The starting point for effective disability inclusion strategies is by facilitating conversations led by people with disabilities. They have the lived experience to create authentic, innovative solutions to systemic inclusion barriers – barriers such as accessibility, communication, policies, and stigma. And they know what it will take to increase access to education and dignified and fulfilling work opportunities. Programs to support their needs must be developed with their input, collaboration, and leadership.

“The individual using [disability tools and accommodations] knows what works best for them,” says Enitan Sophie Oluwa, Founder of Natineee Empowerment for Sustainable Impact Initiative, which advocates for disability and gender rights in Lagos, Nigeria.

Enitan and the other panelists that participated in the roundtable shared that they want more than just a seat at the table—they want to speak up and be heard on the issues that impact their lives, and even those that may not be accounted for with a disability lens, such as mental health.

“I think that mental health is really, really important, and we need to speak more about it,” says Faith Musayoki, a Mastercard Foundation Scholar and student at the United States International University Africa. “We need to be more conscious of it and aware of how the complexity of having a disability, the complexity of being a woman, all of these things couple up. It becomes very complex for people with disabilities. Mental health is very important. With the little information that you have, you can make a difference. You should speak up.”

Change is coming

“We change mindsets,” says Nina Efedi Okoroafor, the Youth Chairperson on the African Union of the Blind board. Nina is also a disability rehabilitation social worker and an advocate for people with disabilities. She believes change will come through the work that people like her and the others on the panel are doing through advocacy.

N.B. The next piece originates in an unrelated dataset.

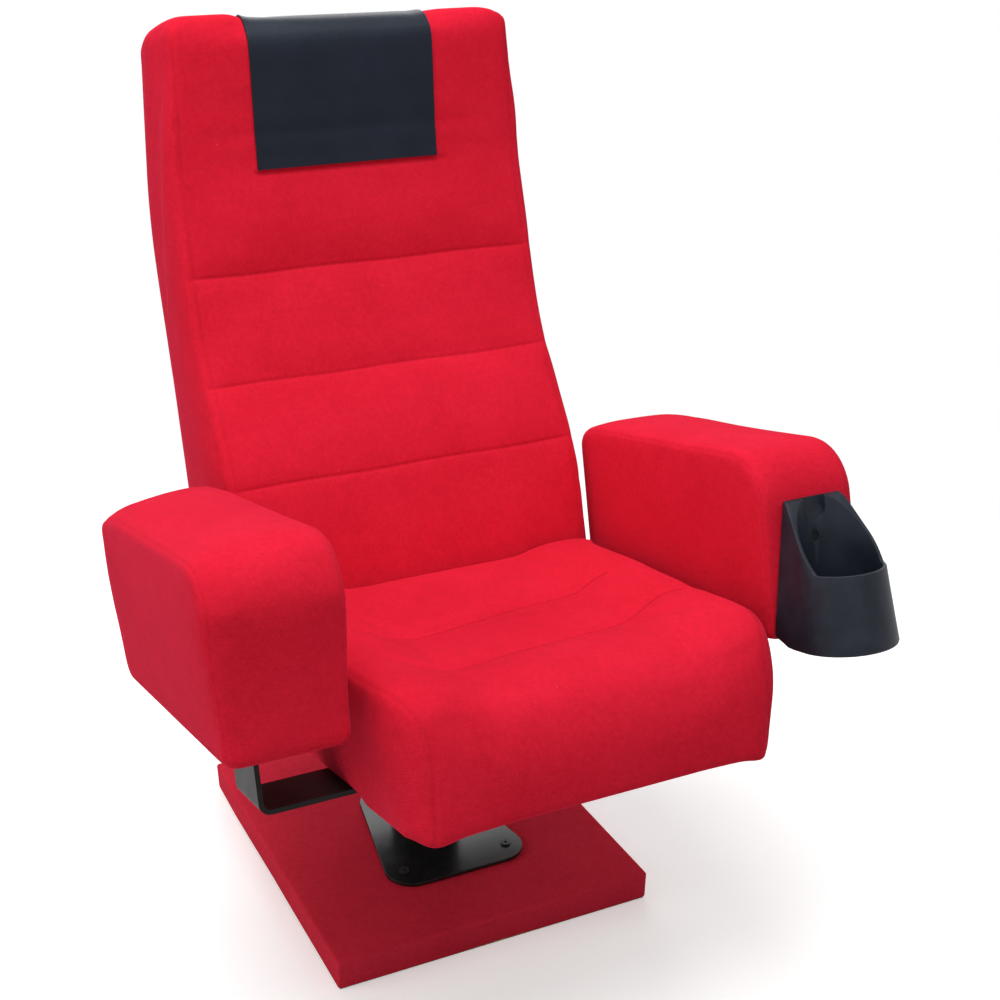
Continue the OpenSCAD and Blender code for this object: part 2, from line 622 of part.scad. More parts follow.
module seat_cushion() color(seat_red) on_rocker() difference() {
    p = seat_outline();
    tops = len(top_share());
    w = [for (q = p) seat_side(q[1])];
    r = [for (i = [0 : len(p) - 1]) i < len(p) / 2 ? seat_edge_r : seat_under_r];
    skin([for (ring = pad_rings([-1, -0.85, -0.7, -0.5, 0, 0.5, 0.7, 0.85, 1]))
        let (v = pad_ring(p, w, r, ring)) [for (i = [0 : len(p) - 1]) seat_point(v[i], i, tops)]]);
    translate([0, 0, bars_top - 30]) linear_extrude(30 + pan_t + soft_gap) pan_outline(soft_gap);
}

// Back: brackets and a tube frame behind a plywood board, closed by the rear panel
bracket_out = 206;
bracket_t = 6;
tube = 25;
frame_x = bracket_out - bracket_t;
board_y = [88, 88 + back_board_t];
frame_y = [board_y[1], board_y[1] + tube];
frame_z = [60, 760];
bracket_top = 320;
cross_z = [105, 480, frame_z[1] - tube];
back_bolt_z = [150, 270];
back_bottom = 56;
cavity_x = 221;
cavity_z = [78, back_top - 52];
bolt_mid = (frame_y[0] + frame_y[1]) / 2;

module back_bracket() color(steel_black) difference() {
    box([frame_x, bracket_out], frame_y, [bars_top, bracket_top]);
    for (z = back_bolt_z) translate([0, bolt_mid, z]) along_x(0, far, bolt_d / 2 + 0.2);
}
module left_back_bracket() on_rocker() mirror([1, 0, 0]) back_bracket();
module right_back_bracket() on_rocker() back_bracket();

module back_frame() color(steel_black) on_rocker() difference() {
    union() {
        both_sides() difference() {
            box([frame_x - tube, frame_x], frame_y, frame_z);
            box([frame_x - tube + 2, frame_x - 2], frame_y + [2, -2], frame_z + [-1, 1]);
        }
        for (z = cross_z) box([tube - frame_x, frame_x - tube], frame_y, [z, z + tube]);
    }
    for (z = back_bolt_z) translate([0, bolt_mid, z]) along_x(-far, far, bolt_d / 2 + 0.2);
}

module back_bolts() color("#77797d") on_rocker() both_sides() for (z = back_bolt_z)
    translate([0, bolt_mid, z]) {
        along_x(frame_x - tube - 8, bracket_out + 1, bolt_d / 2);
        along_x(bracket_out, bracket_out + 5, 0.85 * bolt_d);
        along_x(frame_x - tube - 6, frame_x - tube, 0.85 * bolt_d);
    }

module back_board() color(plywood) on_rocker()
    box([-cavity_x + 3, cavity_x - 3], board_y, cavity_z + [3, -3]);

// Lines of the back in the side view, as distance behind the pivot against height
front_knots = [[-64, back_bottom], [-64, 150], [-62, 235], [-59, 300], [-46, 360], [-14, 440], [14, 505],
    [26, 570], [28, 660], [26, 760], [24, 850], [34, 902]];
rear_knots = [[145, back_bottom], [146, 200], [150, 340], [155, 480], [164, 590], [170, 670], [163, 745],
    [140, 830], [118, 895]];
front_line = [for (p = spline(front_knots, 6)) [p[1], p[0]]];
rear_line = [for (p = spline(rear_knots, 6)) [p[1], p[0]]];
channel_z = [352, 478, 613];
function grooves_at(z) = [z - 13, z - 5, z, z + 5, z + 13];
shoulder = back_top - 36;
front_z = concat(steps(back_bottom + 2, channel_z[0] - 40, 4), grooves_at(channel_z[0]),
    steps(channel_z[0] + 38, channel_z[1] - 38, 2), grooves_at(channel_z[1]),
    steps(channel_z[1] + 38, channel_z[2] - 38, 2), grooves_at(channel_z[2]),
    steps(channel_z[2] + 45, shoulder, 5));
function front_y(z) = lookup(z, front_line);
function rear_y(z) = lookup(z, rear_line);
// The rounded top of the back, grown by a margin
function crown(out) = let (a = front_y(shoulder), b = rear_y(shoulder))
    [for (t = [165 : -30 : 15]) [(a + b) / 2 + ((b - a) / 2 + out) * cos(t),
        shoulder + (back_top - shoulder + out) * pow(sin(t), 0.8)]];
function back_outline() = concat([for (z = front_z) [front_y(z), z]], crown(0),
    [for (i = [len(front_z) - 1 : -1 : 0]) [rear_y(front_z[i]), front_z[i]]]);
function back_half(z) = back_half_w + back_flare * smooth((back_top - 60 - z) / 300);
function back_point(v) = let (fade = smooth((back_half(v[2]) - 4 - abs(v[0])) / 45),
        sunk = v[1] < 60 ? fade * channel_depth * sum([for (z = channel_z) exp(-pow((v[2] - z) / 6, 2))]) : 0)
    [v[0], v[1] + sunk, v[2]];
function sum(v, i = 0) = i < len(v) ? v[i] + sum(v, i + 1) : 0;

module back_form() {
    p = reversed(back_outline());
    w = [for (q = p) back_half(q[1])];
    r = [for (i = [0 : len(p) - 1]) 13 + 21 * pow(max(outward(p, i)[1], 0), 2)];
    skin([for (ring = pad_rings([-1, -0.9, -0.75, 0, 0.75, 0.9, 1]))
        [for (v = pad_ring(p, w, r, ring)) back_point(v)]]);
}

module back_cushion() color(seat_red) on_rocker() difference() {
    back_form();
    box([-cavity_x, cavity_x], [board_y[0] - soft_gap, far], cavity_z);
    // Open below, where the brackets come up
    box([-bracket_out - 6, bracket_out + 6], [rear_strap_y[0] - 4, far], [0, cavity_z[0] + 1]);
}

// The rear panel follows the back's rear line, flush in its opening
module rear_panel() color(shade_red) on_rocker() side_plate(-cavity_x + soft_gap, 2 * (cavity_x - soft_gap)) {
    z = steps(cavity_z[0] + soft_gap, cavity_z[1] - soft_gap, 24);
    polygon(concat([for (h = z) [rear_y(h) - 1, h]],
        [for (i = [len(z) - 1 : -1 : 0]) [rear_y(z[i]) - 1 - rear_panel_t, z[i]]]));
}

// Blocks that hold the panel to the frame's uprights
clip_z = [210, 400, 640];
clip_w = 20;
function panel_front(z) = rear_y(z) - 1 - rear_panel_t - soft_gap;
module panel_clips() color("#1c1c1e") on_rocker() both_sides() for (z = clip_z)
    side_plate(frame_x - tube, clip_w) polygon([[frame_y[1], z], [panel_front(z), z],
        [panel_front(z + clip_w), z + clip_w], [frame_y[1], z + clip_w]]);

// Head cover of leatherette, hung over the top of the back
cover_t = 2.2;
cover_rear_z = back_top - 120;
function cover_line(out) = concat([for (z = steps(back_top - cover_drop, shoulder, 8)) [front_y(z) - out, z]],
    crown(out), [for (z = steps(shoulder, cover_rear_z, 5)) [rear_y(z) + out, z]]);

module head_cover() color("#1e2028") on_rocker() side_plate(cover_shift - cover_w / 2, cover_w) {
    inner = cover_line(soft_gap);
    polygon(concat(cover_line(soft_gap + cover_t), [for (i = [len(inner) - 1 : -1 : 0]) inner[i]]));
}

platform_board();
platform_carpet();
foot_plate();
foot_screws();
pedestal_column();
rocker_base();
front_buffers();
rear_buffer();
pivot_shaft();
shaft_circlips();
return_springs();
seat_carrier();
pivot_bushes();
front_strap();
rear_strap();
pan_spacer();
pan_bolts();
left_arm_upright();
right_arm_upright();
left_arm_core();
right_arm_core();
arm_bolts();
left_arm_pad();
right_arm_pad();
cup_holder();
cup_holder_screws();
seat_pan();
seat_cushion();
left_back_bracket();
right_back_bracket();
back_frame();
back_bolts();
back_board();
back_cushion();
rear_panel();
panel_clips();
head_cover();
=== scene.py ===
import json
import math

import bmesh
import bpy
import numpy as np
from mathutils import Matrix, Vector
from mathutils.bvhtree import BVHTree
from mathutils.kdtree import KDTree

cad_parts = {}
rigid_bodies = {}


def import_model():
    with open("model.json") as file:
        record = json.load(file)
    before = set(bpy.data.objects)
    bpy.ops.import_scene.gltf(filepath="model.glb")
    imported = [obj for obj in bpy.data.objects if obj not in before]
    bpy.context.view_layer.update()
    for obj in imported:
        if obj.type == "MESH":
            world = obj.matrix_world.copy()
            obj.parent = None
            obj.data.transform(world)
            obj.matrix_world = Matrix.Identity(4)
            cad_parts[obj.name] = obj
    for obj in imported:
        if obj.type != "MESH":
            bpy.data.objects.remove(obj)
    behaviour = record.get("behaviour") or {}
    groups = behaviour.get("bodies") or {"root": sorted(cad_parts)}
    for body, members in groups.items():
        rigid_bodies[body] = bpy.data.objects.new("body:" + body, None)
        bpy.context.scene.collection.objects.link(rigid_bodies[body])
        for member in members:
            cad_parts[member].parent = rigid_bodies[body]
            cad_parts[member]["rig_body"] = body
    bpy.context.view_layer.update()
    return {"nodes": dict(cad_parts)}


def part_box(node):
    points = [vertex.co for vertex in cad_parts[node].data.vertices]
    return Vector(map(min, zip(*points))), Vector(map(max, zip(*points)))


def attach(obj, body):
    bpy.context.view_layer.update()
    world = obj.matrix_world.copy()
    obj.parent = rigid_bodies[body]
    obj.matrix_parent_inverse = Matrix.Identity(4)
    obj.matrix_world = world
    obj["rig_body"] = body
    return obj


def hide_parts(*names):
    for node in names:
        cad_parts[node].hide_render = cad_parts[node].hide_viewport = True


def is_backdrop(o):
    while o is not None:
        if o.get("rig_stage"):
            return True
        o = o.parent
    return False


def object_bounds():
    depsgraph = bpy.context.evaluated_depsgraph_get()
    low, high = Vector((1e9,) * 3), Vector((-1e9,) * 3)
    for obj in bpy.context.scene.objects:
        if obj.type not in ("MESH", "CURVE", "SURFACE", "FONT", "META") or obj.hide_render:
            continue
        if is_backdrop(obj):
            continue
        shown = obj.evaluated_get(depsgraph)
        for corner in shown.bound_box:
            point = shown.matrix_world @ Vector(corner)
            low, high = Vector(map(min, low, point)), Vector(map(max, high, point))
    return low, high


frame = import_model()
nodes = frame["nodes"]

# ---------------------------------------------------------------- Shared tools
# Finishes are built from shader nodes. Hard pieces are the CAD's with their edges eased, and
# covers are closed skins that are filled, sewn and leaned into place.

WELD = 0.00002
EASED_ANGLE, FLAT_ANGLE = 35, 0.5  # degrees


def pick(piece):
    bpy.ops.object.select_all(action="DESELECT")
    piece.select_set(True)
    bpy.context.view_layer.objects.active = piece
    return piece


def apply(piece, kind, **settings):
    """Adds one modifier with its settings, and applies it."""
    pick(piece)
    step = piece.modifiers.new("step", kind)
    for key, value in settings.items():
        setattr(step, key, value)
    bpy.ops.object.modifier_apply(modifier="step")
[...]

“We owe it to ourselves and people like us to advocate for them and to help teach our people. Be mentors to people who have disabilities and help them understand all the different things they can do with their lives, not to despair, and to get up and chase whatever dream they have. Not to listen to what people say—that you can’t do it, that you are not going to amount to anything.”

For Faith, advocacy means doing away with the “them” and “us” narrative that exists between people with disabilities and those without. Advocacy is the job of entire communities.

“Disability is viewed as this standalone issue that is left for organizations to manage. Disability is not viewed as an us problem, and I think we need to really emphasize the fact that disability is a communal thing,” she explains. “We as communities need to take ownership of disability and understand that it’s an us thing. Advocacy really is more than that, and the biggest percentage of advocacy isn’t even what we think it is. It’s not just organizations doing advocacy. Advocacy goes way back into the community.”

Looking ahead

The Mastercard Foundation is working with partners across Africa to remove barriers to education and employment for young people with disabilities to support their dreams and aspirations. We’re shaping this work based on consultations with young people with disabilities.

Some of the input, suggestions, and calls to action we received from the panelists at the roundtable include:

  • Facilitate improved teacher training to help teachers interact with children with disabilities, identify those disabilities, and escalate treatment and accommodations for children with disabilities.
  • Improve access and affordability to tools and systems to support the unique needs of individuals with disabilities—including assistive and digital technologies.
  • Implement solutions and accommodations pre-emptively instead of on an ad hoc basis, which is more expensive and creates delays.
  • Find pathways to include parents, teachers, friends, and entire communities in disability inclusion advocacy.
  • Create communication bridges between parents and teachers so that they can better support children with disabilities, reduce stigma, and find interventions earlier.
  • Do away with the idea that people with disabilities simply want a job and focus on dismantling systemic barriers to dignified and fulfilling work.
  • Do not make assumptions about the potential that people with disabilities have. Recognize their unique talents and perspectives, their adaptability, and their innovative problem-solving skills – all of which are an asset to employers and their communities.
  • Reflect on the misconceptions you hold about disability and work with others to tackle harmful stigmas and change mindsets. Changing mindsets is a powerful way to create change and is within everyone’s reach to implement.

“If you can reach back and touch a life and change a mindset to shift perceptions, then I think we will be bringing up an empowered generation of children with disabilities,” says panel moderator Julius Mbura, an Advocacy Officer Head of Legal and Computer Assistive Technology at inABLE. “To get to that point where they say, ‘I am liberated. I’m free. Where I am today is not the same place I’ll be tomorrow, next year, or in five years to come.’”

The We Can Work program in partnership with Light for the World is centering disability inclusion within the Mastercard Foundation’s broader Young Africa Works strategy, which aims to enable 30 million young people to access dignified and fulfilling work by 20230. It will enable the Foundation’s programs and partnerships to become more disability inclusive, led by the expertise of young people with disabilities in the role of Disability Inclusion Facilitators.